## Begin
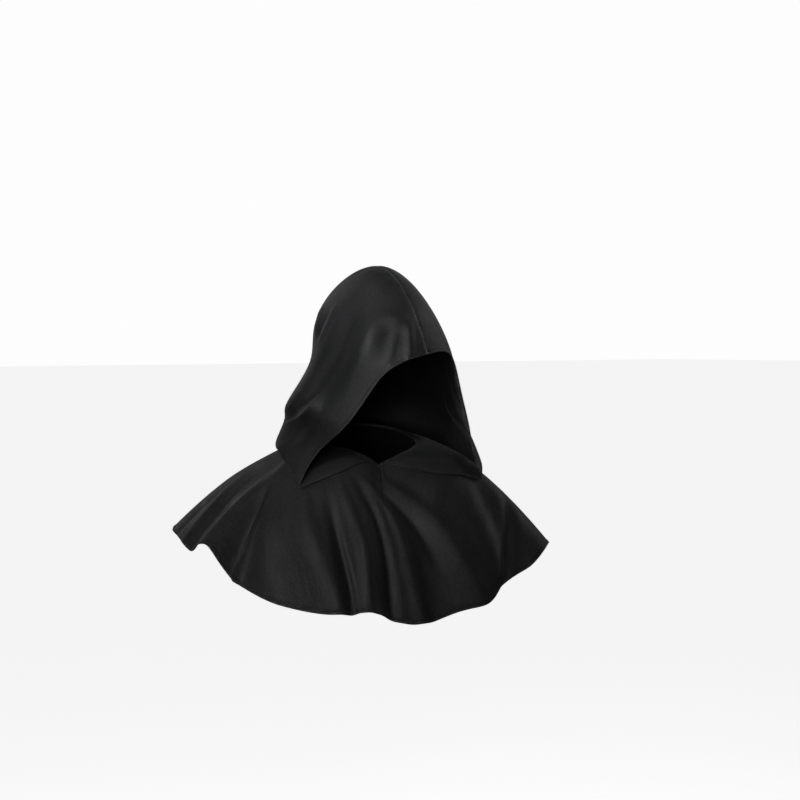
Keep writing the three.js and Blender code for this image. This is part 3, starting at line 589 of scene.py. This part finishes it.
def cloth_mesh(name, middle, normals, half, uv, around=False):
    """A closed wall of cloth about a grid of points."""
    rows, columns = middle.shape[:2]
    outer = middle + normals * half[..., None]
    inner = middle - normals * half[..., None]
    points = np.concatenate([outer.reshape(-1, 3), inner.reshape(-1, 3)]) * MM
    layer = rows * columns
    across = columns if around else columns - 1
    i, j = np.meshgrid(np.arange(rows - 1), np.arange(across), indexing="ij")
    i, j = i.ravel(), j.ravel()
    k = (j + 1) % columns
    a, b, c, d = i * columns + j, (i + 1) * columns + j, (i + 1) * columns + k, i * columns + k
    faces = [np.stack([a, b, c, d], axis=1), layer + np.stack([a, d, c, b], axis=1)]
    j = np.arange(across)
    k = (j + 1) % columns
    faces.append(np.stack([j, k, layer + k, layer + j], axis=1))
    end = (rows - 1) * columns
    faces.append(np.stack([end + k, end + j, layer + end + j, layer + end + k], axis=1))
    if not around:
        i = np.arange(rows - 1) * columns
        faces.append(np.stack([i + columns, i, layer + i, layer + i + columns], axis=1))
        i = i + columns - 1
        faces.append(np.stack([i, i + columns, layer + i + columns, layer + i], axis=1))
    faces = np.concatenate(faces)
    return make_object(name, points, faces, np.concatenate([uv.reshape(-1, 2)] * 2))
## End
> **Task to complete**
Restate the listing above word for word.

> **Response to the exercise**
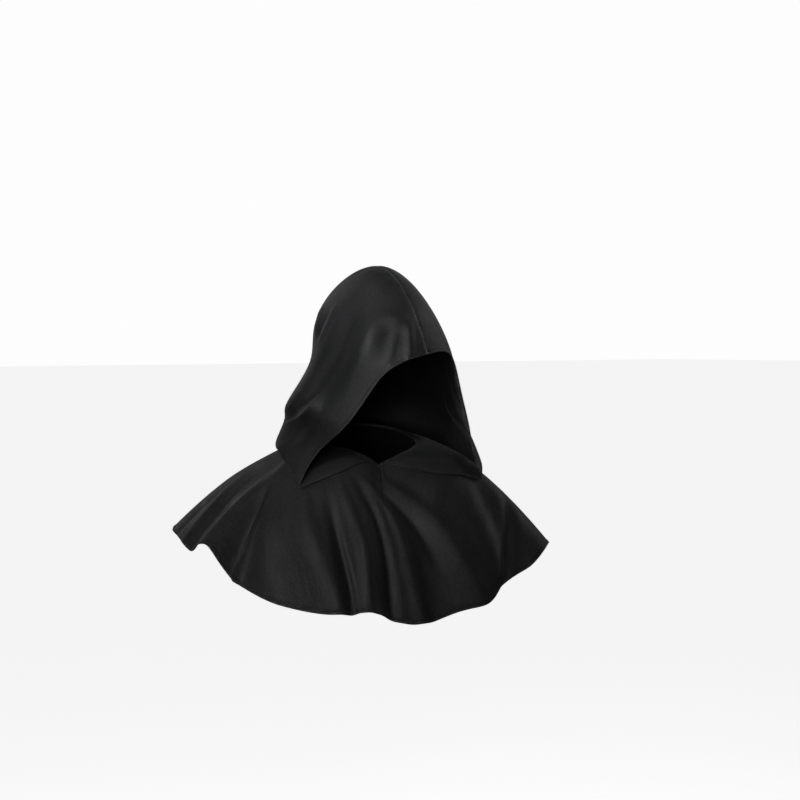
Keep writing the three.js and Blender code for this image. This is part 3, starting at line 589 of scene.py. This part finishes it.
def cloth_mesh(name, middle, normals, half, uv, around=False):
    """A closed wall of cloth about a grid of points."""
    rows, columns = middle.shape[:2]
    outer = middle + normals * half[..., None]
    inner = middle - normals * half[..., None]
    points = np.concatenate([outer.reshape(-1, 3), inner.reshape(-1, 3)]) * MM
    layer = rows * columns
    across = columns if around else columns - 1
    i, j = np.meshgrid(np.arange(rows - 1), np.arange(across), indexing="ij")
    i, j = i.ravel(), j.ravel()
    k = (j + 1) % columns
    a, b, c, d = i * columns + j, (i + 1) * columns + j, (i + 1) * columns + k, i * columns + k
    faces = [np.stack([a, b, c, d], axis=1), layer + np.stack([a, d, c, b], axis=1)]
    j = np.arange(across)
    k = (j + 1) % columns
    faces.append(np.stack([j, k, layer + k, layer + j], axis=1))
    end = (rows - 1) * columns
    faces.append(np.stack([end + k, end + j, layer + end + j, layer + end + k], axis=1))
    if not around:
        i = np.arange(rows - 1) * columns
        faces.append(np.stack([i + columns, i, layer + i, layer + i + columns], axis=1))
        i = i + columns - 1
        faces.append(np.stack([i, i + columns, layer + i + columns, layer + i], axis=1))
    faces = np.concatenate(faces)
    return make_object(name, points, faces, np.concatenate([uv.reshape(-1, 2)] * 2))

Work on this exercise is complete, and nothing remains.